Task ▸ Quote precisely the run of lines opening with the line containing "build_base()" and closing with the line containing "bpy.context.view_layer.update()", and nothing else.

Given data ▸
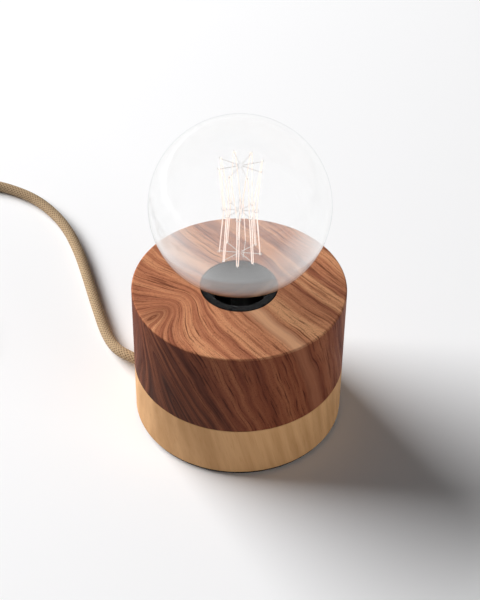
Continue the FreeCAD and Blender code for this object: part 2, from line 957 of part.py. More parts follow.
def switch_outline():
    """Plan of the switch: parallel sides that draw in to the cord at each end."""
    half = switch_width / 2
    nose = switch_end_width / 2
    corners = [
        Vector(0, -nose, 0),
        Vector(switch_nose, -half, 0),
        Vector(switch_length - switch_nose, -half, 0),
        Vector(switch_length, -nose, 0),
        Vector(switch_length, nose, 0),
        Vector(switch_length - switch_nose, half, 0),
        Vector(switch_nose, half, 0),
        Vector(0, nose, 0),
    ]
    return Part.Face(Part.Wire(chain(corners + corners[:1])))


def make_switch_body():
    """The whole housing before it is parted, with the cord seats."""
    body = switch_outline().extrude(UP * switch_height)
    upright = [edge for edge in body.Edges if edge.BoundBox.ZLength > switch_axis_height]
    body = body.makeFillet(switch_corner, upright)
    body = body.makeFillet(switch_round, body.Faces[-1].Edges + body.Faces[-2].Edges)
    for start in (0.0, switch_length - switch_round):
        mouth = Vector(start, 0, switch_axis_height)
        body = body.cut(rod(mouth, mouth + Vector(switch_round, 0, 0), cord_radius))
    return body


def pivot_line():
    """Middle of the rocker's pivot."""
    return Vector(switch_length / 2, 0, rocker_pivot_height)


def switch_screw(offset):
    """Screw from below that holds the two halves."""
    spot = (switch_length / 2 + offset, 0.0)
    shank = disc(switch_screw_radius, switch_screw_head, switch_screw_depth, spot)
    head = disc(switch_screw_head_radius, cord_lift, switch_screw_head, spot)
    return shank.fuse(head).removeSplitter()


def make_rocker(tilt):
    """Rocker with a shallow V top on a barrel, with a pivot at each side."""
    half = rocker_length / 2
    side = rocker_width / 2
    pivot = pivot_line()
    plate = [
        Vector(-half, -side, 0),
        Vector(half, -side, 0),
        Vector(half, -side, rocker_crown),
        Vector(0, -side, rocker_dip),
        Vector(-half, -side, rocker_crown),
    ]
    body = Part.Face(Part.Wire(chain(plate + plate[:1]))).extrude(Vector(0, rocker_width, 0))
    barrel = rod(Vector(0, -side, 0), Vector(0, side, 0), rocker_barrel)
    keep = block((-half, -side, -rocker_barrel), (half, side, rocker_dip / 2))
    axle_reach = side + rocker_side_gap + pivot_length
    axle = rod(Vector(0, -axle_reach, 0), Vector(0, axle_reach, 0), pivot_radius)
    body = body.fuse(barrel.common(keep)).fuse(axle).removeSplitter()
    body.rotate(Vector(0, 0, 0), Vector(0, 1, 0), tilt)
    body.translate(pivot)
    return body


def build_switch():
    """The inline switch, built along +X and laid on its heading."""
    body = make_switch_body()
    window_half = rocker_length / 2 + rocker_gap
    side = rocker_width / 2 + rocker_side_gap
    middle = switch_length / 2
    low = (middle - window_half, -side, switch_axis_height)
    high = (middle + window_half, side, switch_height)
    body = body.cut(block(low, high))
    pivot = pivot_line()
    reach = Vector(0, side + pivot_length + rocker_side_gap, 0)
    body = body.cut(rod(pivot - reach, pivot + reach, pivot_radius + pivot_play))
    screws = [switch_screw(offset) for offset in (-switch_screw_offset, switch_screw_offset)]
    body = body.cut(screws)
    whole = (-switch_length, -switch_width, 0)
    lower = body.common(block(whole, (2 * switch_length, switch_width, switch_axis_height)))
    above = (-switch_length, -switch_width, switch_axis_height)
    upper = body.common(block(above, (2 * switch_length, switch_width, switch_height)))
    parts["switch_lower"] = place(lower, switch_entry, switch_heading)
    parts["switch_upper"] = place(upper, switch_entry, switch_heading)
    parts["switch_rocker"] = place(make_rocker(rocker_tilt), switch_entry, switch_heading)
    for index, screw in enumerate(screws):
        parts["switch_screw_%d" % (index + 1)] = place(screw, switch_entry, switch_heading)


# ---------------------------------------------------------------- free cord, coil, plug


def coil_centre():
    """The coil's axis, beside the end of the link, one diameter past it."""
    return Vector(coil_start[0] + coil_outer_radius, coil_start[1] - 2 * cord_radius, 0)


def coil_state(degrees):
    """Radius and height of the cord at an angle wound so far."""
    winding = coil_turns_per_layer * FULL_TURN
    rate = (coil_outer_radius - coil_inner_radius) / winding
    past = degrees - winding
    radius = coil_inner_radius + rate * abs(past)
    quarter = FULL_TURN / 4
    if abs(past) < quarter:
        radius = coil_inner_radius + rate * (past ** 2 / quarter + quarter) / 2
    climb = min(1.0, max(0.0, past / (2 * quarter) + 0.5))
    eased = climb * climb * (3 - 2 * climb)
    return radius, coil_low + eased * (coil_high - coil_low)


def coil_point(degrees):
    """A point of the coil's centre line."""
    radius, height = coil_state(degrees)
    return coil_centre() + polar(radius, coil_start_angle + degrees, height)


def coil_way(degrees):
    """Direction of the coil's centre line."""
    step = 0.01
    way = coil_point(degrees + step) - coil_point(degrees - step)
    way.normalize()
    return way


def coil_span():
    """Angle wound from the lower layer's start to the upper layer's end."""
    return 2 * coil_turns_per_layer * FULL_TURN + coil_end_angle - coil_start_angle


def coil_path():
    """Two flat spirals, one over the other, joined at the inside, with straight ends."""
    span = coil_span()
    steps = round(span / FULL_TURN * coil_arcs_per_turn)
    angles = [span * k / steps for k in range(steps + 1)]
    edges = []
    first = coil_point(0.0)
    lead = Vector(coil_start[0], coil_start[1], coil_low)
    start_way = first - lead
    start_way.normalize()
    edges.append(Part.LineSegment(lead, first).toShape())
    ways = [coil_way(angle) for angle in angles]
    ways[0] = start_way
    for index in range(steps):
        start = coil_point(angles[index])
        end = coil_point(angles[index + 1])
        edges = edges + biarc(start, ways[index], end, ways[index + 1])
    last = coil_point(span)
    tail = last + ways[-1] * (2 * cord_radius)
    edges.append(Part.LineSegment(last, tail).toShape())
    return Part.Wire(edges), tail


def report_coil_gap(path):
    """Prints the least gap between turns of the coil."""
    step = cord_radius / 2
    points = path.discretize(Distance=step)
    skip = int(math.pi * 2 * cord_radius / step)
    least = coil_outer_radius
    for index in range(len(points) - skip):
        here = points[index]
        nearest = min((here - other).Length for other in points[index + skip:])
        least = min(least, nearest)
    print("coil least gap in mm:", round(least - 2 * cord_radius, 3))


def make_strap():
    """Flat strap round all the turns, in the plane across them."""
    inner_low = coil_inner_radius + coil_pitch / 4 - cord_radius - strap_side_play
    inner_high = coil_outer_radius - coil_pitch / 4 + cord_radius + strap_side_play
    floor = coil_low - cord_radius - strap_play
    ceiling = coil_high + cord_radius + strap_play
    wall = strap_thickness
    low = (inner_low - wall, -strap_width / 2, floor - wall)
    high = (inner_high + wall, strap_width / 2, ceiling + wall)
    outer = block(low, high)
    along = [edge for edge in outer.Edges if abs(edge.tangentAt(0).y) > 0.5]
    outer = outer.makeFillet(strap_corner + wall, along)
    inner = block((inner_low, -strap_width / 2, floor), (inner_high, strap_width / 2, ceiling))
    along = [edge for edge in inner.Edges if abs(edge.tangentAt(0).y) > 0.5]
    inner = inner.makeFillet(strap_corner, along)
    body = outer.cut(inner)
    body.rotate(Vector(0, 0, 0), UP, strap_angle)
    body.translate(coil_centre())
    return body


def make_plug_neck():
    """Tapered neck with grooves that let it bend with the cord."""
    axis = Vector(0, 0, plug_axis_height)
    run = plug_neck_length + plug_corner
    body = Part.makeCone(plug_neck_tip, plug_neck_radius, run, axis, Vector(1, 0, 0))
    for index in range(plug_neck_grooves):
        start = axis + Vector(plug_first_groove + index * plug_groove_pitch, 0, 0)
        end = start + Vector(plug_groove_width, 0, 0)
        depth = cord_radius + plug_groove_depth / 2
        wide = rod(start, end, plug_neck_radius + plug_groove_depth)
        body = body.cut(wide.cut(rod(start, end, depth)))
    return body


def make_plug_body():
    """Flat plug: wide face, drawn-in shoulders and a round neck for the cord."""
    half = plug_width / 2
    face = plug_face_width / 2
    neck = plug_neck_radius
    shoulder = plug_length - plug_straight
    corners = [
        Vector(plug_neck_length, -neck, 0),
        Vector(shoulder, -half, 0),
        Vector(plug_length, -face, 0),
        Vector(plug_length, face, 0),
        Vector(shoulder, half, 0),
        Vector(plug_neck_length, neck, 0),
    ]
    body = Part.Face(Part.Wire(chain(corners + corners[:1]))).extrude(UP * plug_thickness)
    upright = [edge for edge in body.Edges if edge.BoundBox.ZLength > plug_axis_height]
    body = body.makeFillet(plug_corner, upright)
    body = body.makeFillet(plug_round, body.Faces[-1].Edges + body.Faces[-2].Edges)
    axis = plug_axis_height
    body = body.fuse(make_plug_neck()).removeSplitter()
    for side in (-1, 1):
        seat = plug_length - pin_seat
        start = Vector(seat, side * pin_spacing / 2, axis)
        body = body.cut(rod(start, start + Vector(pin_seat, 0, 0), pin_radius - pin_seat_step))
    return body


def make_pin(side):
    """Round pin with a domed tip and a slightly thinner root in the plug."""
    face = Vector(plug_length, side * pin_spacing / 2, plug_axis_height)
    body = rod(face, face + Vector(pin_length, 0, 0), pin_radius)
    tips = [edge for edge in body.Edges if edge.BoundBox.XMin > plug_length + pin_radius]
    body = body.makeFillet(pin_tip_round, tips)
    root = rod(face - Vector(pin_seat, 0, 0), face, pin_radius - pin_seat_step)
    return body.fuse(root)


def build_free_cord():
    """Free cord, link, coil, strap, end and plug."""
    start = polar(wall_joint_radius, exit_azimuth, exit_height)
    outside = polar(exit_reach, exit_azimuth, exit_height)
    free = [start, outside] + [Vector(*point) for point in free_points]
    parts["cord_free"] = swept(bent_path(free, report="free cord"), cord_radius, "free cord")
    away = polar(switch_length, switch_heading)
    far_end = Vector(*switch_entry) + away
    link = [far_end] + [Vector(*point) for point in link_points]
    parts["cord_link"] = swept(bent_path(link, report="cord link"), cord_radius, "cord link")
    path, tail = coil_path()
    report_coil_gap(path)
    parts["cord_coil"] = swept(path, cord_radius, "coil")
    parts["cord_strap"] = make_strap()
    finish = [tail] + [Vector(*point) for point in end_points]
    parts["cord_end"] = swept(bent_path(finish, report="cord end"), cord_radius, "cord end")
    parts["plug_body"] = place(make_plug_body(), plug_rear, plug_heading)
    for index, side in enumerate((1, -1)):
        parts["plug_pin_%d" % (index + 1)] = place(make_pin(side), plug_rear, plug_heading)


build_base()
build_holder()
build_bulb()
build_inner_cord()
build_switch()
build_free_cord()

os.makedirs("parts", exist_ok=True)
for name, shape in parts.items():
    if not shape.isValid():
        print("not valid:", name)
    shape.exportStep("parts/%s.step" % name)
print(len(parts), "pieces")
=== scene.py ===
# %% [markdown]
# # A bare-bulb table lamp
#
# A round block of walnut stands on a disc of maple. A black lampholder is sunk flush
# in its top and holds a large clear bulb with a squirrel-cage filament. A fabric cord
# leaves at the back left, with a switch on the way to its plug.
#
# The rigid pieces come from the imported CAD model, at their real size and in metres.
# This script adds what a camera sees: the finish of each surface, the cords at their
# real length, and the light.

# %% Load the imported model
import math

import bmesh
import bpy
from mathutils import Matrix, Vector


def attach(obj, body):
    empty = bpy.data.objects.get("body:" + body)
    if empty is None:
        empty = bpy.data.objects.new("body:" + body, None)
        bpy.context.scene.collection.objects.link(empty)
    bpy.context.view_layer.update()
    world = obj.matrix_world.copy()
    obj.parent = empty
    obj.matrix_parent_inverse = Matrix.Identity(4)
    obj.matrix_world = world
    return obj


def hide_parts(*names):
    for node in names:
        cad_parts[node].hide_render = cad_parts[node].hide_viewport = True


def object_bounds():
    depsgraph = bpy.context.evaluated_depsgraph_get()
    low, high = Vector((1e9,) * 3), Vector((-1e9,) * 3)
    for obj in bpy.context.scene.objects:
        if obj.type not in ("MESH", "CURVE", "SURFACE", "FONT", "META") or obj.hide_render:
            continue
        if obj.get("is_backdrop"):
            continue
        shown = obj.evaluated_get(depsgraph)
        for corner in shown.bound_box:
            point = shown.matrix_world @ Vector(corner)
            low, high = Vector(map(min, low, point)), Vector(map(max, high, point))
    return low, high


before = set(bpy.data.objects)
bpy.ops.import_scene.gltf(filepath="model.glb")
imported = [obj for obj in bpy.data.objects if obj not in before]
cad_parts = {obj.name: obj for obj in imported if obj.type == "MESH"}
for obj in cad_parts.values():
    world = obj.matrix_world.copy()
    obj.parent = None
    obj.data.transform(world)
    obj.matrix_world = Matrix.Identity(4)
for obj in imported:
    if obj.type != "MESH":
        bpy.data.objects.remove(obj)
cad_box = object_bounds()
print("pieces from the CAD model:", len(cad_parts))

# %% [markdown]
# ## Small helpers
#
# Drawings of a lamp are in millimetres and Blender works in metres, so `mm` turns one
# into the other. Paint colours are easiest to read as sRGB hex codes, but a shader
# adds up light, so `paint` turns a code into linear values. `add_node` puts one node
# in a material, with its settings and its links, and every material below uses it.

# %% Units, colours and nodes


def mm(value):
    """Millimetres as metres."""
    return value / 1000.0


def paint(code):
    """An sRGB hex code as linear red, green, blue and alpha."""
    channels = [int(code[k : k + 2], 16) / 255 for k in (0, 2, 4)]
    linear = [c / 12.92 if c <= 0.04045 else ((c + 0.055) / 1.055) ** 2.4 for c in channels]
    return (*linear, 1.0)


def add_node(tree, kind, settings=None, **inputs):
    """Adds one node: settings are its own options, inputs are values, or nodes to link.

    An input is named by its socket's name with _ for a space, or by its number as _0.
    A node is linked by its first output, and any other output is given as a socket.
    """
    node = tree.nodes.new(kind)
    for option, value in (settings or {}).items():
        setattr(node, option, value)
    for name, value in inputs.items():
        key = int(name[1:]) if name[0] == "_" else name.replace("_", " ")
        source = value.outputs[0] if isinstance(value, bpy.types.Node) else value
        if isinstance(source, bpy.types.NodeSocket):
            tree.links.new(source, node.inputs[key])
        else:
            node.inputs[key].default_value = source
    return node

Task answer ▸
build_base()
build_holder()
build_bulb()
build_inner_cord()
build_switch()
build_free_cord()

os.makedirs("parts", exist_ok=True)
for name, shape in parts.items():
    if not shape.isValid():
        print("not valid:", name)
    shape.exportStep("parts/%s.step" % name)
print(len(parts), "pieces")
=== scene.py ===
# %% [markdown]
# # A bare-bulb table lamp
#
# A round block of walnut stands on a disc of maple. A black lampholder is sunk flush
# in its top and holds a large clear bulb with a squirrel-cage filament. A fabric cord
# leaves at the back left, with a switch on the way to its plug.
#
# The rigid pieces come from the imported CAD model, at their real size and in metres.
# This script adds what a camera sees: the finish of each surface, the cords at their
# real length, and the light.

# %% Load the imported model
import math

import bmesh
import bpy
from mathutils import Matrix, Vector


def attach(obj, body):
    empty = bpy.data.objects.get("body:" + body)
    if empty is None:
        empty = bpy.data.objects.new("body:" + body, None)
        bpy.context.scene.collection.objects.link(empty)
    bpy.context.view_layer.update()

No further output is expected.